One of the nation's three main credit rating agencies has downgraded its outlook on the corporate bond market from stable to negative, predicting that the coronavirus pandemic will lead to an increase in default rates.
Moody's Investors Service is warning that consumer-driven businesses such as airlines, hotels, and automakers will be hit particularly hard. But so too will the oil and gas sector as energy demand and prices continue to decline, and the banking sector, which will be dragged down by falling interest rates and deteriorating credit quality.
Boosted by a decade of extremely low interest rates, non-financial corporate debt has climbed steadily by 78% since mid-2009 to $6.6 trillion as of the end of 2019.
"The coronavirus will cause an unprecedented shock to the global economy," Edmond DeForest, senior credit officer at Moody's, said in a report, according to CNBC. "We have revised our growth forecasts downward for 2020 as the rising economic costs of the coronavirus shock and the policy responses to combat the downturn are becoming clearer. Business activity will likely fall sharply across advanced economies in the first half of 2020."

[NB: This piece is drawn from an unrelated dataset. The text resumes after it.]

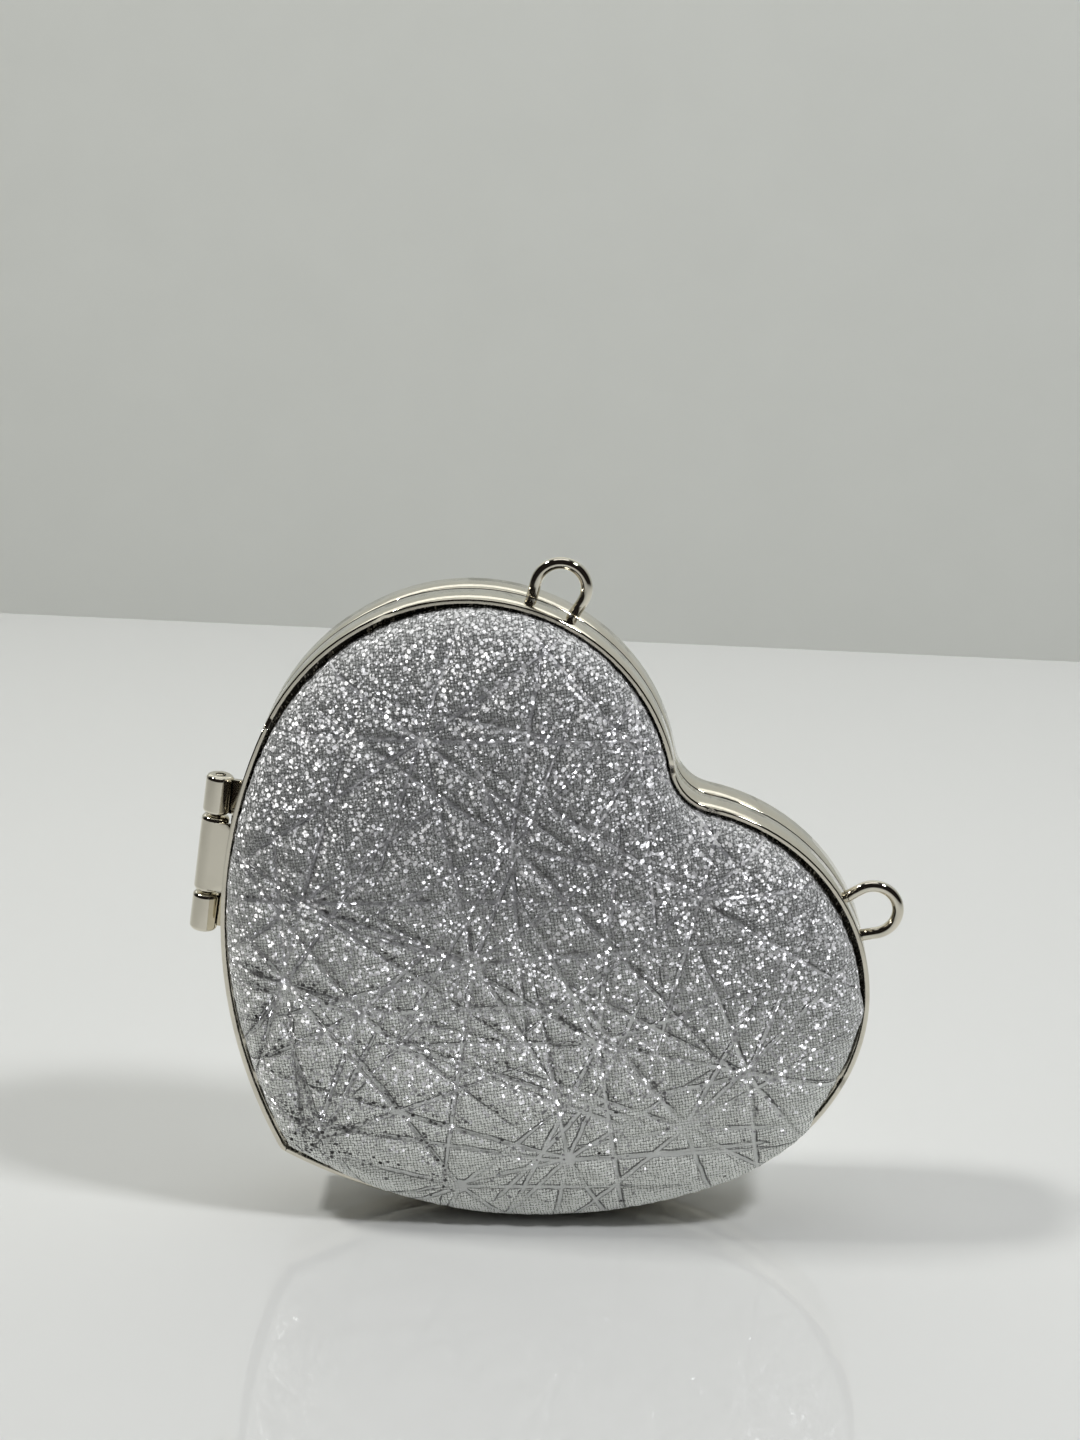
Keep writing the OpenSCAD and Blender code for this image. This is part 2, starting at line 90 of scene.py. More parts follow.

As part of a massive quantitative easing program, which will involve buying large amounts of assets from the general market, the Federal Reserve has said it will buy corporate bonds to help the business community. But Moody's believes the Fed will only be able to do so much because it will only buy corporate bonds from low-risk companies with high credit quality.
CNBC reports that there could be further overall credit deterioration, and that some companies risk falling into junk status. Goldman Sachs estimates that $765 billion worth of investment- and high-yield bonds have experienced ratings downgrades already in 2020.